The investigation discovered that 19.4% of the Gunners' total top-flight minutes were played by graduates of their youth set-up, with six players contributing to that tally.
Manchester United fielded more of their own academy graduates than any other top-flight side - 10 - but as a percentage of minutes played overall that equated to 17.1%, with a number of youngsters fielded in the run-in as the Europa League became manager Jose Mourinho's priority.
The study looked at which academies players finished their youth careers at, with playing time calculated from publicly available data on soccerway.com.

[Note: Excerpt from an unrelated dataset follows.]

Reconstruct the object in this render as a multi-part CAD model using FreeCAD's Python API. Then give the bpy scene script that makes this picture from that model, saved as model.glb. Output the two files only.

Of the Arsenal six, only Kieran Gibbs and Ainsley Maitland-Niles are still eligible to play for England - Maitland-Niles was part of England's victorious squad at the Under-20 World Cup earlier this summer.
The single biggest contributor to the Arsenal homegrown tally was Spanish full-back Hector Bellerin, who played 2,498 league minutes.

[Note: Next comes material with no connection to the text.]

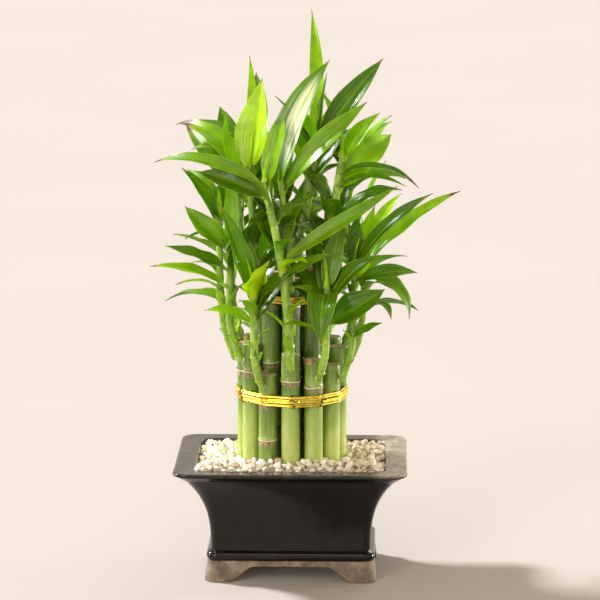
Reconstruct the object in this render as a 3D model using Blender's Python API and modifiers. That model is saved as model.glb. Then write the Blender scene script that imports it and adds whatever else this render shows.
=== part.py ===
"""A three-tiered lucky bamboo arrangement standing in a footed ceramic dish.

Twenty-two cut canes stand in three rings in a bed of marble gravel: twelve low canes outside, seven
longer ones inside them and three thin, long ones in the middle. Two gold wire ties hold the tiers.
From a bud under the top of each cane grows one side shoot, a stem with its own leaves.

Units are metres and +Z is up. The origin is on the surface that the dish stands on, under the middle of
the whole arrangement's box. The leaves reach further to the right (+X) and back (+Y), so the dish's middle
is a little to the left and front of the origin. The front of the dish faces -Y.
"""

import math
from collections import namedtuple

import bmesh
import bpy
from mathutils import Matrix, Vector
from mathutils.bvhtree import BVHTree

MM = 0.001

# The clearance between neighbours that touch in the real plant, and above the dish's floor.
GAP = 0.3 * MM

# Where the dish's middle stands in the frame. The leaves reach further right and back than left and front.
DISH_CENTRE = Vector((-9.5, -5.0, 0.0)) * MM

# Dish: outside half sizes at the rim, and heights from the feet up.
RIM_HALF = Vector((66.0, 51.0)) * MM
RIM_TOP = 67.0 * MM
RIM_EDGE_ROUND = 0.6 * MM
LIP_FOOT = 65.2 * MM
LIP_SLOPE_FOOT = 64.5 * MM
LIP_SLOPE_INSET = 1.0 * MM
FLARE_TOP = 62.0 * MM
FLARE_FOOT = 18.0 * MM
FLARE_INSET = 20.4 * MM
FLARE_TOP_INSET = 5.5 * MM
FLARE_POWER = 2.75
FLARE_STEPS = 7
BEAD_TOP = 17.2 * MM
BEAD_FOOT = 12.4 * MM
BEAD_INSET = 18.0 * MM
BEAD_ROUND = 0.9 * MM
SKIRT_TOP_INSET = 18.5 * MM
SKIRT_FOOT_INSET = 16.9 * MM
RIM_CORNER_RADIUS = 9.0 * MM
CORNER_STEPS = 5

# Dish inside: the mouth, the wall under it and the floor.
MOUTH_INSET = 12.0 * MM
CAVITY_FLOOR = 20.0 * MM
CAVITY_FOOT_INSET = 26.5 * MM
CAVITY_POWER = 0.82
CAVITY_STEPS = 5

# The arches between the corner feet: half widths at the floor and at the flat top.
ARCH_HEIGHT = 9.0 * MM
ARCH_FRONT_FOOT = 37.0 * MM
ARCH_FRONT_TOP = 21.0 * MM
ARCH_SIDE_FOOT = 23.0 * MM
ARCH_SIDE_TOP = 10.0 * MM
ARCH_STEPS = 20

# Gravel bed: low at the wall, heaped up a little at the canes, with a pocket that the canes stand in.
GRAVEL_AT_WALL = 62.5 * MM
GRAVEL_AT_CANES = 67.2 * MM
GRAVEL_HEAP_INSET = 6.0 * MM
POCKET_SIDES = 36

# Canes, in millimetres and degrees: one row for each ring.
Ring = namedtuple("Ring", "name count centre_radius cane_radius first_heading tops node_pitch")
CANE_FOOT = 52.0 * MM
CANE_SIDES = 12
NODE_BULGE = 0.3 * MM
NODE_HALF_HEIGHT = 1.1 * MM
CUT_EDGE_ROUND = 0.5 * MM
OUTER_TOPS = (133, 135, 119, 132, 128, 123, 131, 134, 127, 133, 129, 135)
RINGS = {
    "outer": Ring("outer", 12, 26.0, 5.25, 180.0, OUTER_TOPS, 33.0),
    "middle": Ring("middle", 7, 14.8, 5.25, -141.0, (176, 173, 178, 175, 179, 174, 177), 36.0),
    "inner": Ring("inner", 3, 4.9, 3.9, -60.0, (205, 208, 203), 38.0),
}

# Wire ties: middle height, height of the wound strands and their thickness.
TIE_THICKNESS = 1.1 * MM
LOWER_TIE_HEIGHT = 105.0 * MM
LOWER_TIE_WIDTH = 6.4 * MM
UPPER_TIE_HEIGHT = 160.7 * MM
UPPER_TIE_WIDTH = 4.6 * MM
TIE_SIDES = 48

# Shoots. Lengths are in millimetres and angles in degrees. A heading is counted from +X towards +Y.
# A shoot leaves its cane at the height "bud", turns up within "reach", and ends at "top", moved by "lean".
# A leaf grows from its stem at "height". It sets out at "rise" above level, bends down by "droop" and
# sideways by "sweep" along its length, and its blade is turned about its own midrib by "roll".
Shoot = namedtuple("Shoot", "bud reach top lean leaves")
Leaf = namedtuple("Leaf", "height heading rise droop length width roll sweep", defaults=(0, 0))
STEM_COLLAR = 1.5 * MM
STEM_ROOT_RADIUS = 3.0 * MM
STEM_TIP_RADIUS = 2.0 * MM
STEM_CURVE = 1.5
STEM_LEAN_POWER = 3
STEM_STEPS = 7
LEAF_STEPS = 5
SPINE_STEPS = 20
LEAF_THICKNESS = 0.9 * MM
LEAF_FOLD = math.radians(20.0)
LEAF_BASE_HALF = 1.4 * MM
LEAF_BELLY = 0.7
LEAF_TIP_POWER = 1.15
SWING_STEP = 4.0
SWING_HEADINGS = 12
SWING_RISES = 7
CLEARANCE = 0.5 * MM
FREE_STATION = 1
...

Meanwhile, Bournemouth had the highest percentage of players developed in the UK youth system in their total, at 90.3%.
However, the Cherries' own academy accounted for only 0.1% thanks to a single substitute appearance apiece for Baily Cargill and Matt Worthington.
Burnley were the only side to use players developed exclusively in the UK or Europe, with UK-developed players accounting for 85%.
However, the Clarets were one of only two sides who did not give a single minute of action to one of their own academy products, along with Swansea City.
Manchester City had the lowest total of UK-developed players, with just 14% of their minutes played total made up of footballers from the UK system. They also had the greatest proportion - 41% - of players developed outside Europe.
Kelechi Iheanacho was the only City academy graduate to be used in the Premier League by Pep Guardiola, and even then sparingly - for a paltry 526 minutes.
Watford's percentage of UK-developed players was the second-lowest, at 17.2 per cent.